I mentioned a while ago the idea that ghosts play a part as the subtext of Bradbury's drama.  If the whole story is one, simple platonic dialogue about the two poles of the national character, then it still leaves us with the question of where the writer might fall in all this.  In the strictest sense, I'm not sure how much help the author could be in answering that question.  Bradbury seems to have been a very apolitical public figure.  What interested him wasn't politics as such, so much as the tap root ground out of which the public life emerged.  In that sense, he seems to have believed all politics has some sort of origin in things and actions that are unpolitical to begin with.  That's why the best answer I can offer is to wonder if there may be at least one moment, near the very end, when those metaphorical ghosts quit hanging around in the rafters.  Maybe there is a point in the story during which the sub-text becomes text.  Either that or its a trick of the light.  Still, maybe in that moment the audience has the closest thing Bradbury has to at least some kind of affirmation on this particular subject.  What do you think?

All I know for certain is that I came away getting more or less a kick out of things.  The episode can be regarded as heavy-handed in places, and the action in general still remains outside what viewers have come to expect nowadays.  Somehow, this never bothered me as I was watching it unfold.  On the contrary, I was engrossed.  I think one of the overlooked qualities in good writing is it's ability to help engage with topics that we might otherwise find boring as hell.  That's what Bradbury did for me as he unspooled his yarn and let it play out up on the screen.  Aside from this, I've got to admit there is a particular charm about these old, 70s and 80s centric late-night fright-fest anthologies.  I don't know if this makes me one of those sentimentalists who are somehow always old before their time.  I don't think it should have to be looked on with such scorn either.  A lot of those old shows were just plain fun, damn it!

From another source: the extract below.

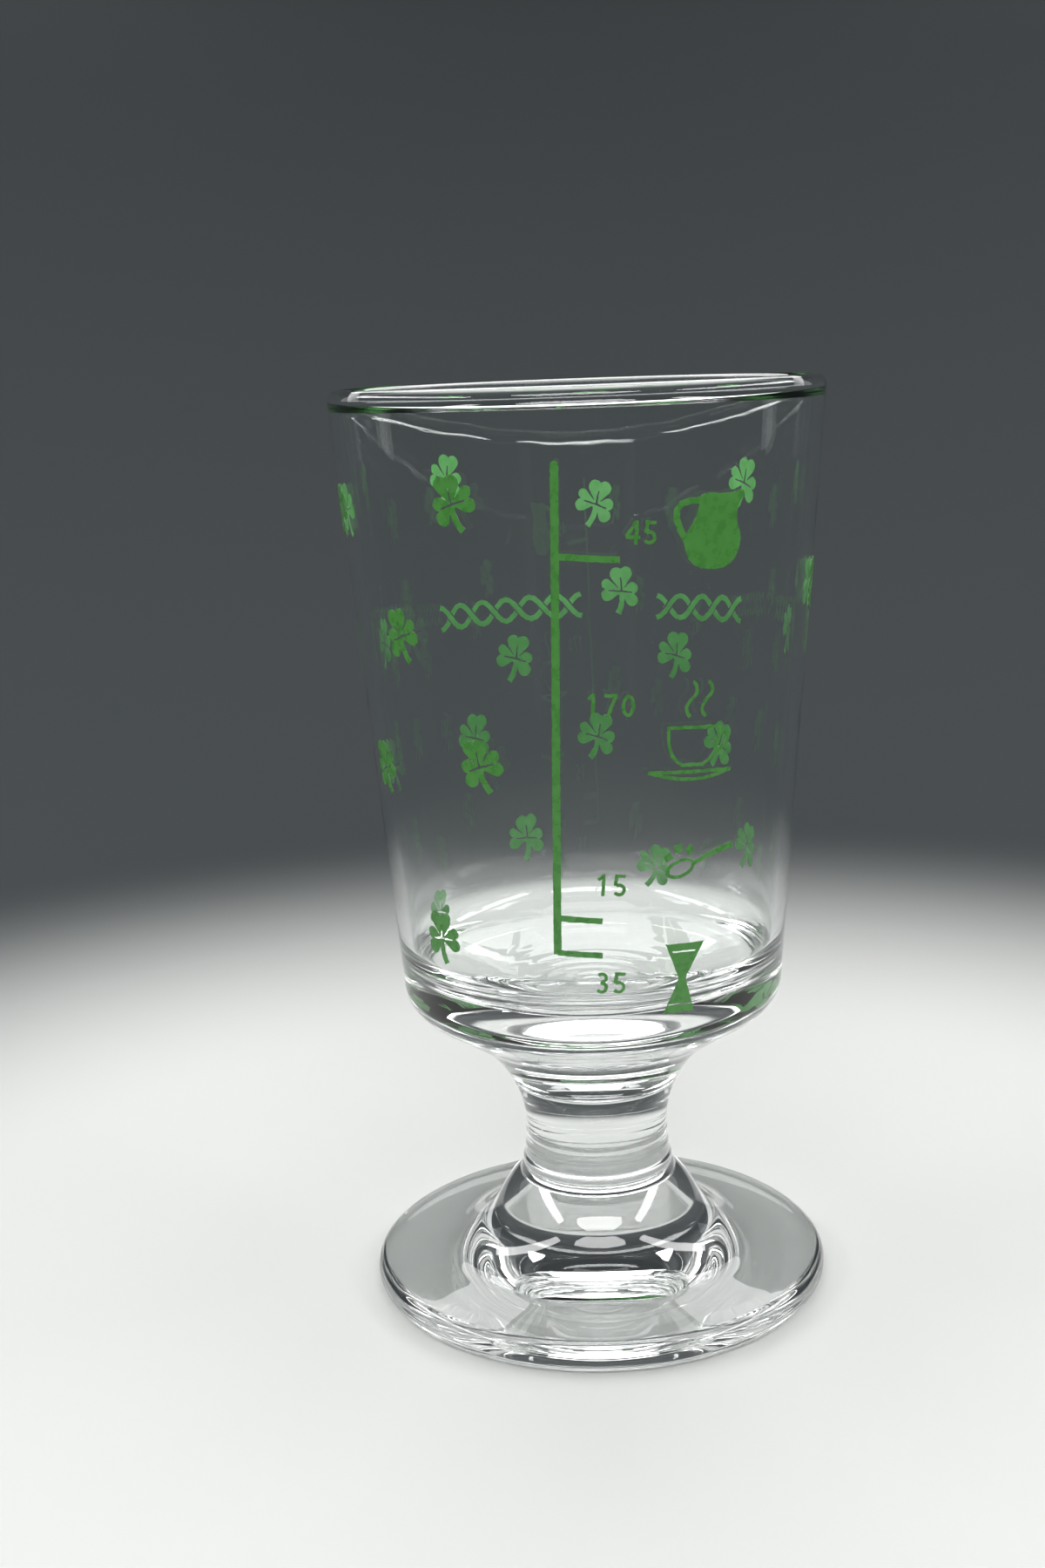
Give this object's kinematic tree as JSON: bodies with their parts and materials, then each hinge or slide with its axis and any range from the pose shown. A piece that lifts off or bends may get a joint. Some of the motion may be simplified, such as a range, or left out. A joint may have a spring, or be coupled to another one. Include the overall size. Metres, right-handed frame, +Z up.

Bradbury was offered his deal at what in retrospect seems a very unique time in the history of dramatic television.  There have been anthology programs like it before.  There's a list of usual suspects who tend to stand shoulder-to with each, the two major names being both Hitchcock and Serling.  Aside from Hitch and the Zone, however, a lot of the other names seem to have fallen by the wayside.  People still have vague ideas about The Outer Limits, yet where do you see the love for an old classic like Amazing Stories, Tales from the Darkside, or even One Step Beyond, which could said to have pioneered the supernatural anthology as we know it today?  A lot of the latter shows owe their very existence to the brief popularity enjoyed by sci-fi, fantasy, and horror in the wake of films like Star Wars, Close Encounters, and Halloween.  It can be argued that because each of these films gained such a big following, a lot of West Coast TV suits took notice, and were sometimes smart enough to hire quality talent to make anthology shows that really worked.  I'm not sure anyone dares to take the kind of creative risks like they did back then.  Everything has become too homogenized.  If it's not a tent-pole, there's no way to make money, so why bother.  Still, it was a great moment of glory for guys like Bradbury all the same.

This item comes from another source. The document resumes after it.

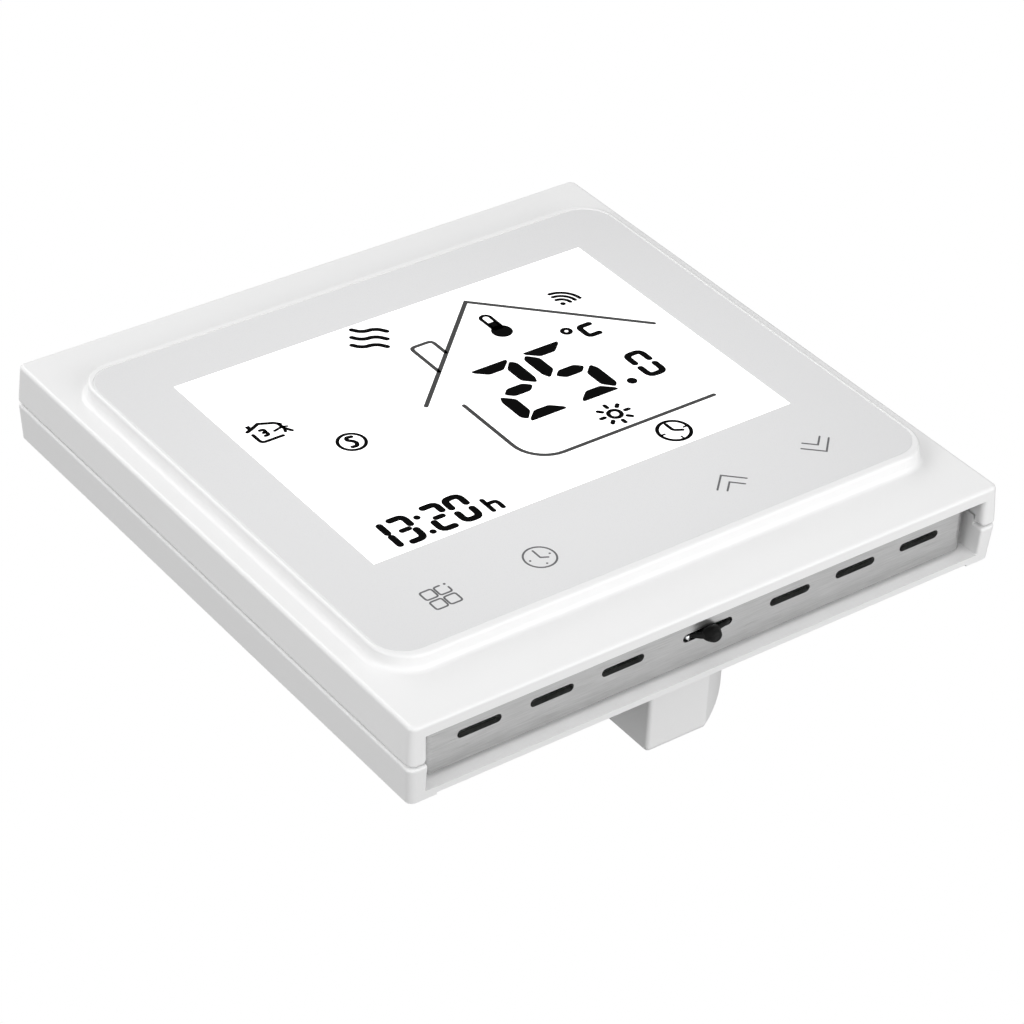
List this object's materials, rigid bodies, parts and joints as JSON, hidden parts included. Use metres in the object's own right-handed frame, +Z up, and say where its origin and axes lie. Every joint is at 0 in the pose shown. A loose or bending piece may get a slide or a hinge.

I can see how a lot of youngsters in the audience will complain about the production quality of a lot of these old shows.  Hell, they might even point out some of the most obvious limitations on display.  For instance, how come a lot of the episodes in these shows usually tend to feature no more than five characters in a room where the entire action takes place?  Why confine yourself like that, it's borrinnggg!  It's true episodes like that are moments where the TV production was really showing the restraints of its budget.  However I'd argue that sometimes this necessary restraint could often result in the writers and show-runners finding more creative outlets for storytelling.  For instance, there's a Darkside episode which features little more than a young teen girl on a train.  The results might seem corny by today's standards, yet there's still something about that particular narrative, especially a final reveal that still manages to give a more old-fashioned sense of the creeps, one that I worry is being lost today.

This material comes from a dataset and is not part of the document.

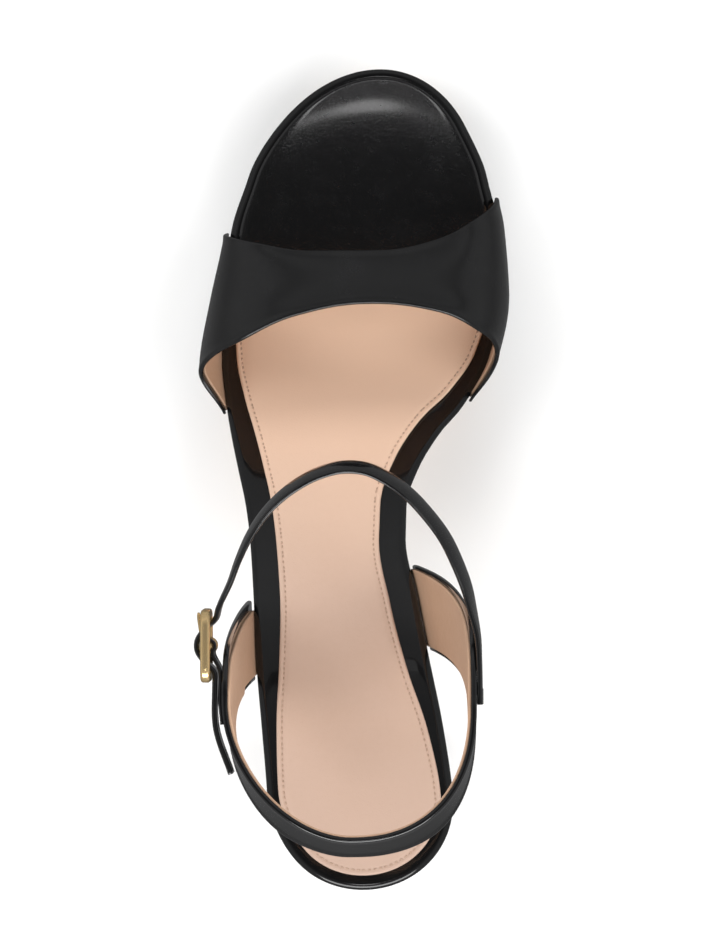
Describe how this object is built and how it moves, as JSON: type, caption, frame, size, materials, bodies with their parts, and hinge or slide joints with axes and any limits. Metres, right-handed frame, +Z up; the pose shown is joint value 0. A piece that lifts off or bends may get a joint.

The production values of the Bradbury Theater seem a bit more lavish and high quality if that's your hang up.  It ain't the Ritz, yet perhaps it can still stand as one of those old grand hotels where they still make sure the carpets are cleaned every day.  They've also got some good star quality for the celebrity watchers.  You've got William Shatner, Peter O'Toole, Elliot Gould, Drew Barrymore, and Jeff Goldblum headlining in a few occasions.  What matters most, however, is the quality of the writing, and that, in my opinion is where the series shines its brightest.  Every script was penned by Bradbury himself, and it shows in the tones, setting, characterization, and above all the language of the episodes.  I've had the chance to read some of the flack that gets tossed Ray's way for the style in which he composes his sentences.  The curious part is how it's never really managed to bother me all that much.  It just reads like a kind of fine, ornate wine.  Then again, as Mark Twain observed: "My books are water.  Those of the Great Masters are wine.  Everybody drinks water".  If that makes Bradbury's style an acquired taste then so be it.  I see no need to apologize.

Anyone who has an interest in classic sci-fi and horror will be doing themselves a great favor in checking out The Ray Bradbury Theater.  It's a look back into a certain type of sophistication that kind of needs to be kept in mind when reading or viewing a work of fantastic fiction.  As for the particular episode under discussion here today; on the whole, I'd say it works.  Mileage often tends to vary, yet anyone who is willing to take the time to enjoy an older form of writing might just be able to get something out of it.  For my part, it remains one of the series best.  It's an unforced meditation on the nature of the American character.  It might not always show us a pleasant aspect, yet even then, it never manages to just throw in the towel.  I think episodes like this are useful for a number of reasons.  One is to bring viewers a bit closer to a sense of their own history.  The other, however, is simply that it can be one of the many way for new audiences to familiarize themselves with the work of a writer who it turns out is a bit more than pretty darn good.  In fact, at this late date I'd say he was something of an essential.  You can do a lot worse than gain an interest in The Ray Bradbury Theater.